AIM OF THE EXERCISE: Reproduce this listing in full.

-----

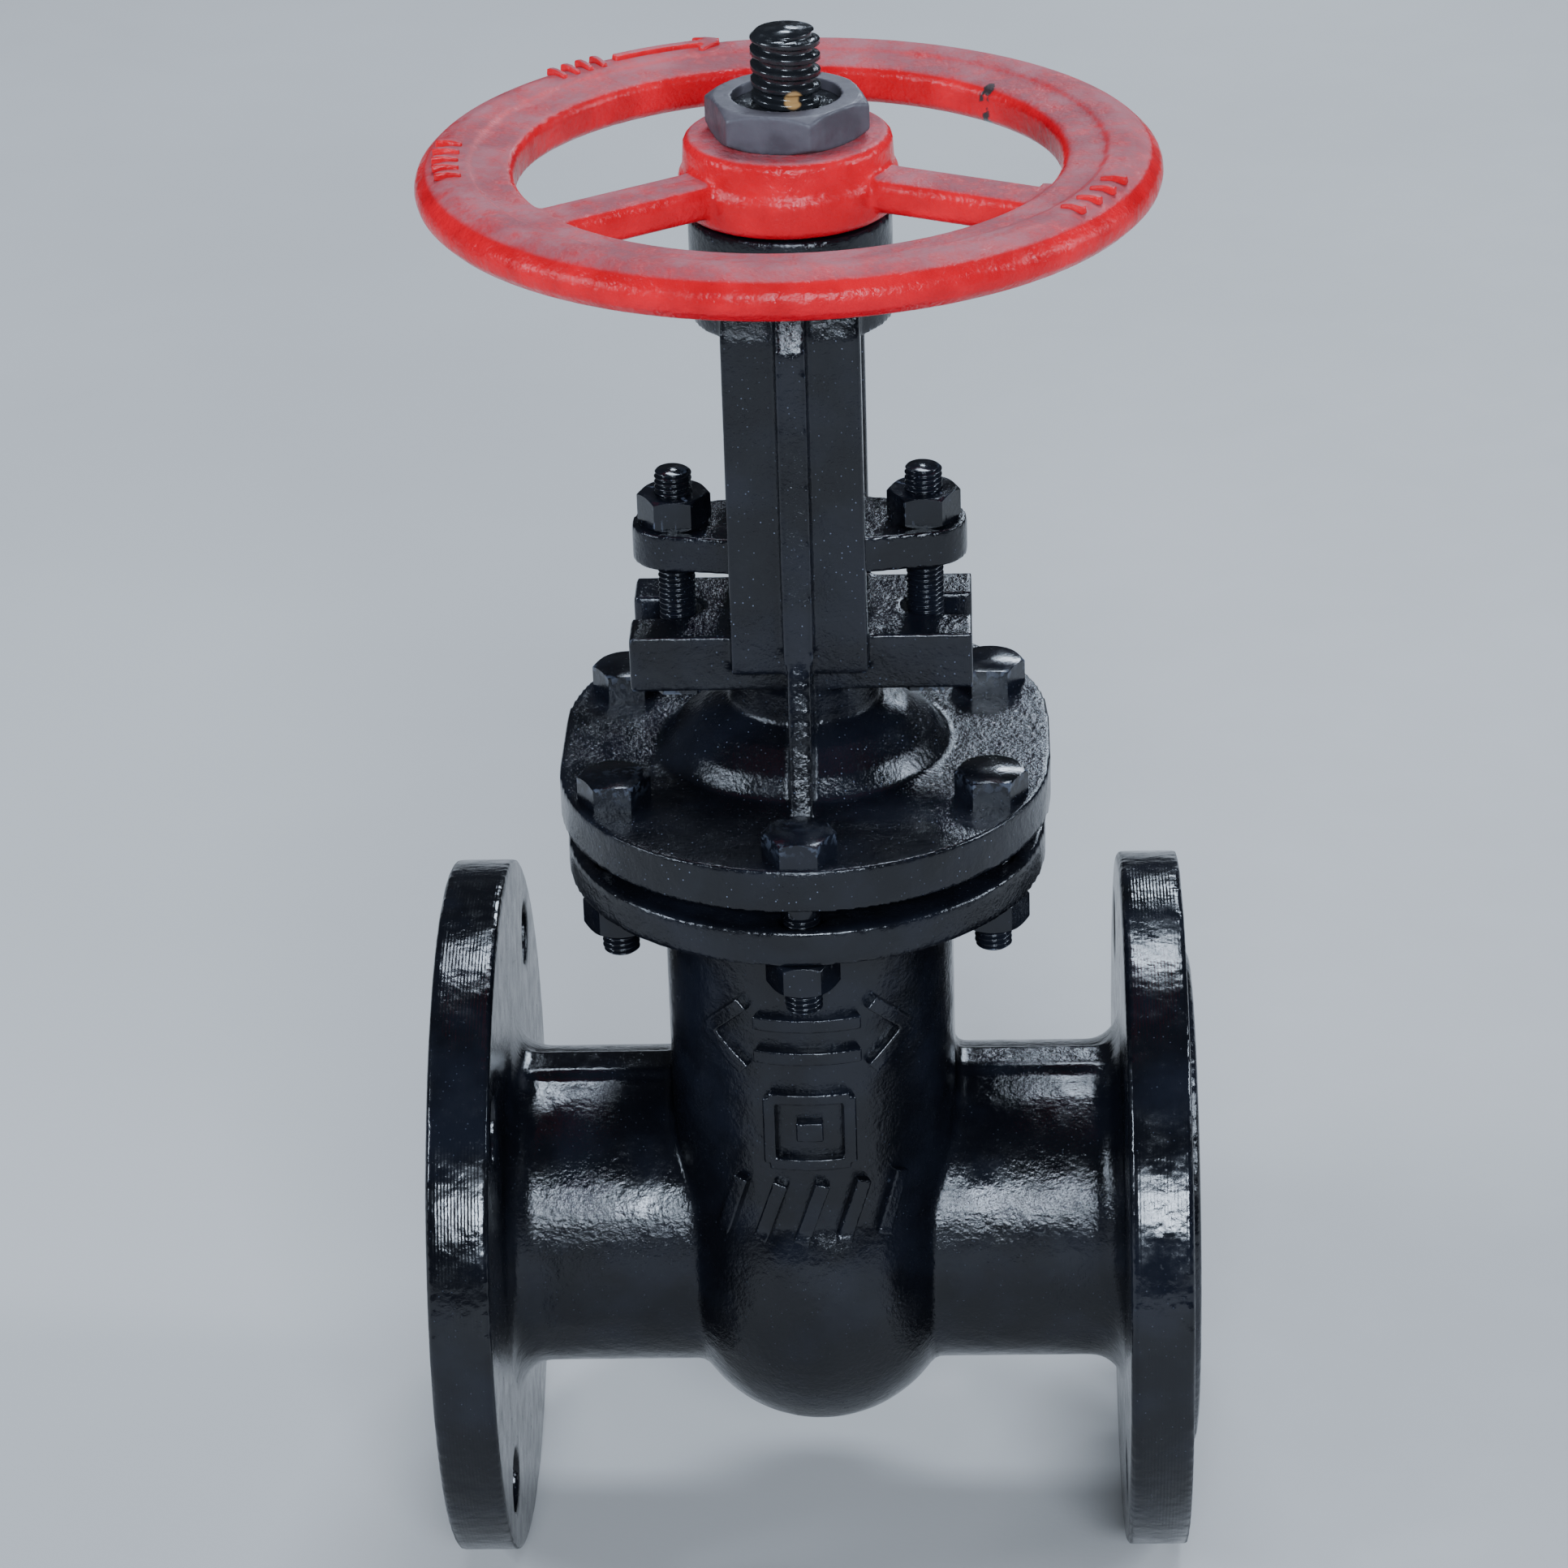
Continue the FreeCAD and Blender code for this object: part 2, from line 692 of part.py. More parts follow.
def stem_outline():
    """Half section of the stem: T-head, backseat collar, shank and trapezoidal thread ridges."""
    shank = "stem_diameter / 2"
    root = "stem_diameter / 2 - thread_depth"
    outline = [
        ("0", "head_bottom"),
        ("head_radius", "head_bottom"),
        ("head_radius", "head_bottom + head_thick"),
        (shank, "head_bottom + head_thick"),
        (shank, "collar_bottom"),
        ("head_radius", "collar_bottom"),
        ("head_radius", "collar_bottom + collar_edge"),
        (shank, "collar_bottom + collar_edge + collar_cone"),
    ]
    ridges = int((number("stem_top") - number("thread_bottom")) / number("stem_pitch"))
    for ridge in range(ridges):
        foot = "thread_bottom + %d * stem_pitch" % ridge
        outline += [
            (shank, "%s + %s * stem_pitch" % (foot, GROOVE_OPENS)),
            (root, "%s + %s * stem_pitch" % (foot, FLOOR_STARTS)),
            (root, "%s + %s * stem_pitch" % (foot, FLOOR_ENDS)),
            (shank, "%s + %s * stem_pitch" % (foot, GROOVE_CLOSES)),
        ]
    return outline + [
        (shank, "stem_top - stem_chamfer"),
        ("stem_diameter / 2 - stem_chamfer", "stem_top"),
        ("0", "stem_top"),
    ]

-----

SOLUTION BELOW:
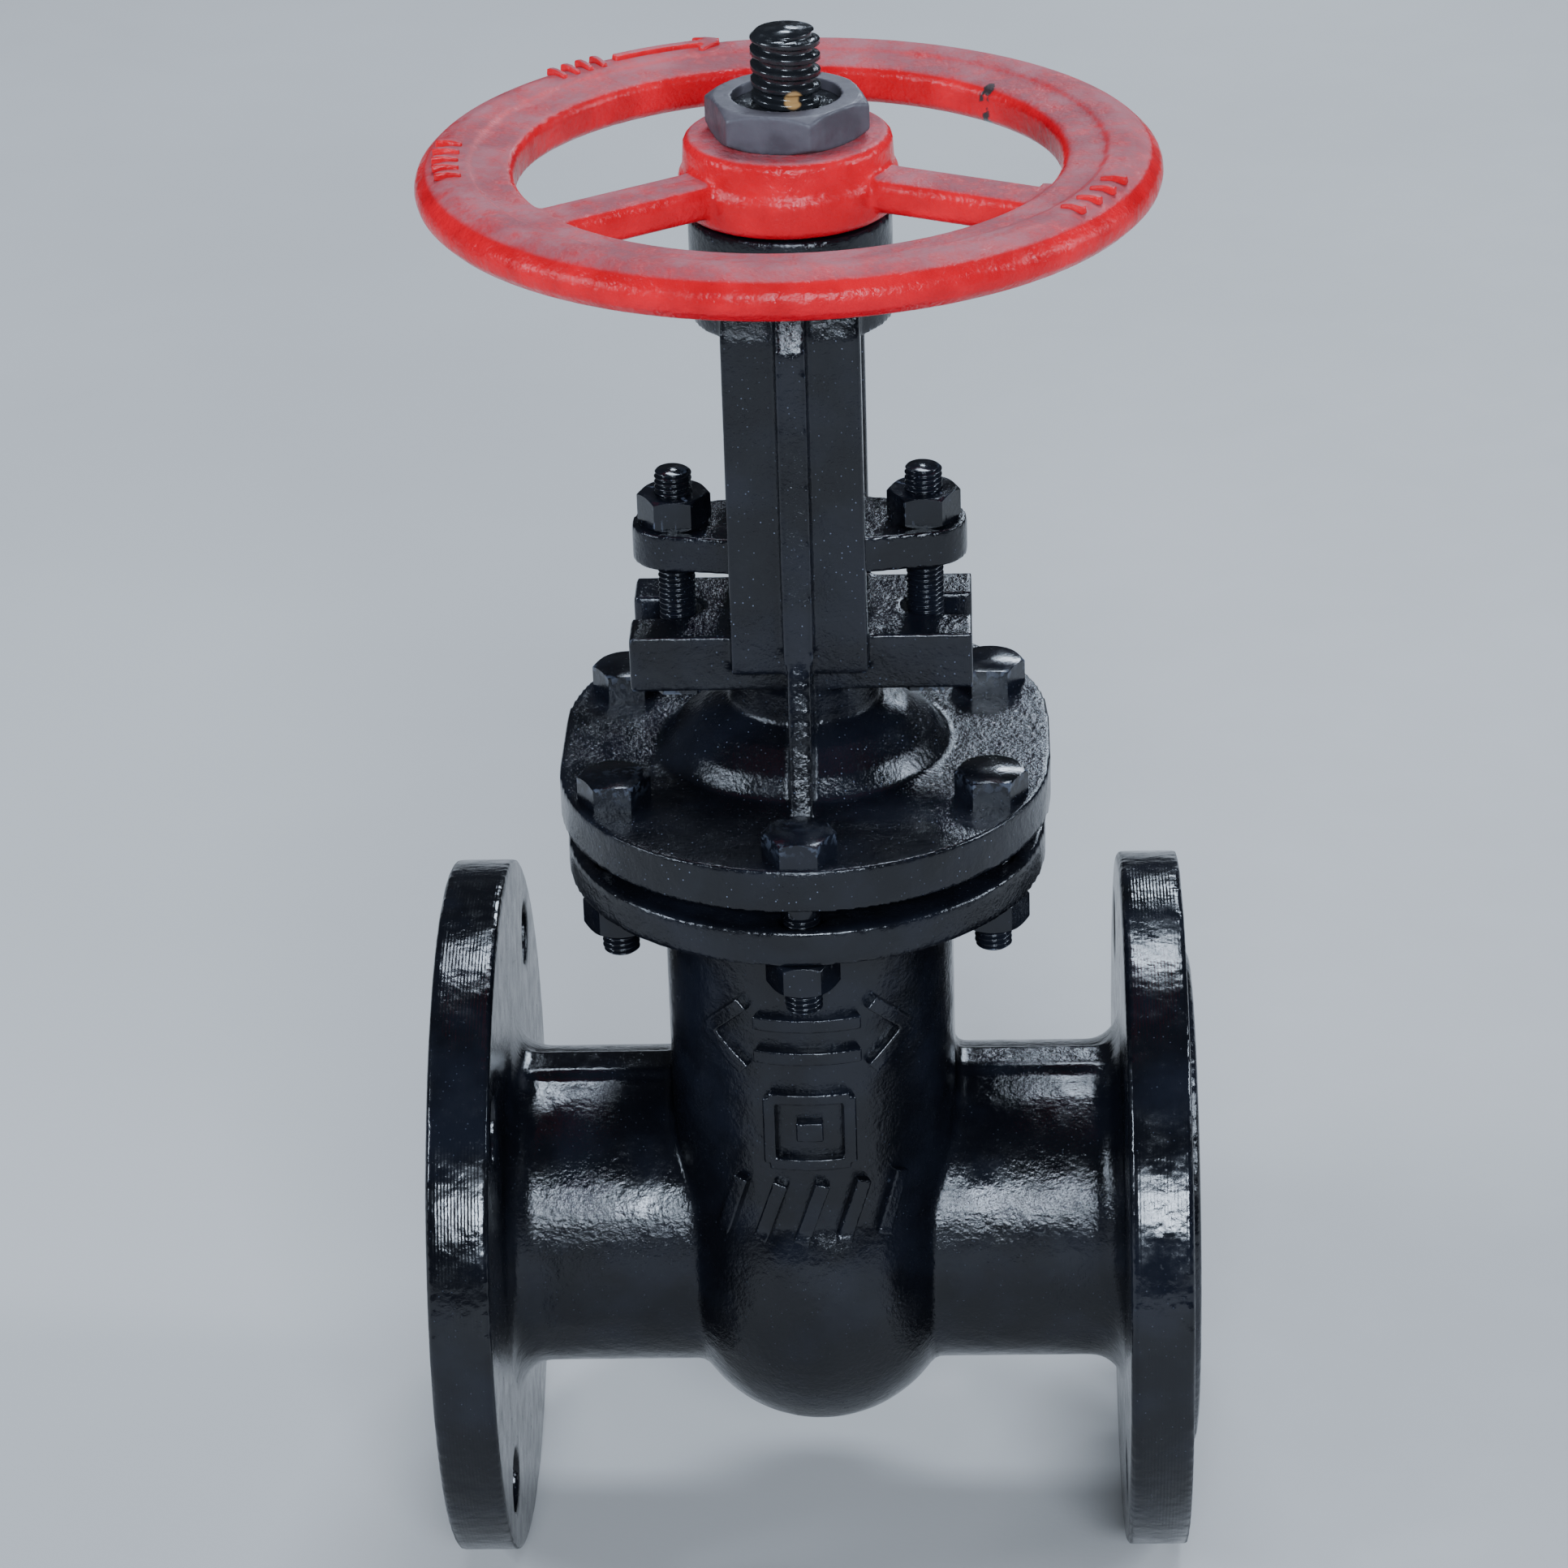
Continue the FreeCAD and Blender code for this object: part 2, from line 692 of part.py. More parts follow.
def stem_outline():
    """Half section of the stem: T-head, backseat collar, shank and trapezoidal thread ridges."""
    shank = "stem_diameter / 2"
    root = "stem_diameter / 2 - thread_depth"
    outline = [
        ("0", "head_bottom"),
        ("head_radius", "head_bottom"),
        ("head_radius", "head_bottom + head_thick"),
        (shank, "head_bottom + head_thick"),
        (shank, "collar_bottom"),
        ("head_radius", "collar_bottom"),
        ("head_radius", "collar_bottom + collar_edge"),
        (shank, "collar_bottom + collar_edge + collar_cone"),
    ]
    ridges = int((number("stem_top") - number("thread_bottom")) / number("stem_pitch"))
    for ridge in range(ridges):
        foot = "thread_bottom + %d * stem_pitch" % ridge
        outline += [
            (shank, "%s + %s * stem_pitch" % (foot, GROOVE_OPENS)),
            (root, "%s + %s * stem_pitch" % (foot, FLOOR_STARTS)),
            (root, "%s + %s * stem_pitch" % (foot, FLOOR_ENDS)),
            (shank, "%s + %s * stem_pitch" % (foot, GROOVE_CLOSES)),
        ]
    return outline + [
        (shank, "stem_top - stem_chamfer"),
        ("stem_diameter / 2 - stem_chamfer", "stem_top"),
        ("0", "stem_top"),
    ]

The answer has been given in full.